Rex Board Perspective
Rex Foundation Executive Director Sandy Sohcot
“Chris Wiltsee and I first spoke in 2002, when Chris was just organizing YMR. I was immediately impressed by the YMR concept; I liked YMR’s entrepreneurial approach, and its focus on providing young people the opportunity to tap their creativity while also gaining critical thinking and problem-solving tools to more effectively deal with life issues. I provided Chris with some contacts in the Bay Area business community and asked that we stay in touch as he proceeded to fully implement the program.
“Over the next few years, I not only heard from Chris about his progress, but also talked with Rex board member Cameron Sears; he praised YMR, which he had encountered through his own involvement in the music community. This direct personal knowledge from a Rex board member helped support the idea of a Rex grant to YMR, which happened in January 2007.

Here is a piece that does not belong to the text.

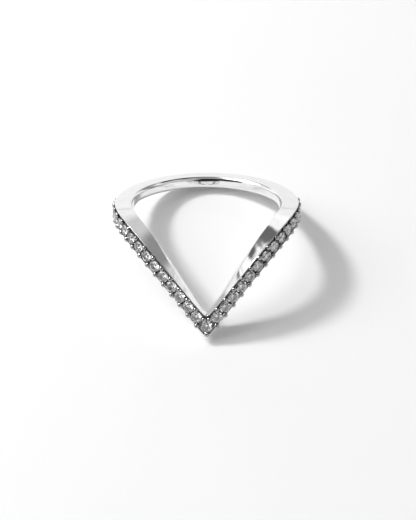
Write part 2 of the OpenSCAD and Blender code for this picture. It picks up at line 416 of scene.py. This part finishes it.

“It was particularly meaningful to me to have YMR take part in ‘The World As It Could Be–Where There’s a Will There’s a Way.’ Just recently, I visited with Chris, Ryan and several of the youth involved in creating ‘Will/Wish=Change,’ the anthem for the project. As I listened to the youth describe the way they thought about the issues of human rights and the will to generate change, and then figured out how to collaborate to write the anthem, I was deeply touched by their caring and spirit.
“Then, they performed the anthem a cappella, and their words and expressions literally brought tears to my eyes. To see how young people can so earnestly take on learning about human rights, and then apply their creativity and thoughtfulness to teaching about the issue and generating spirited ‘will,’ inspires me and fully reinforces my optimism that positive social change is really possible.”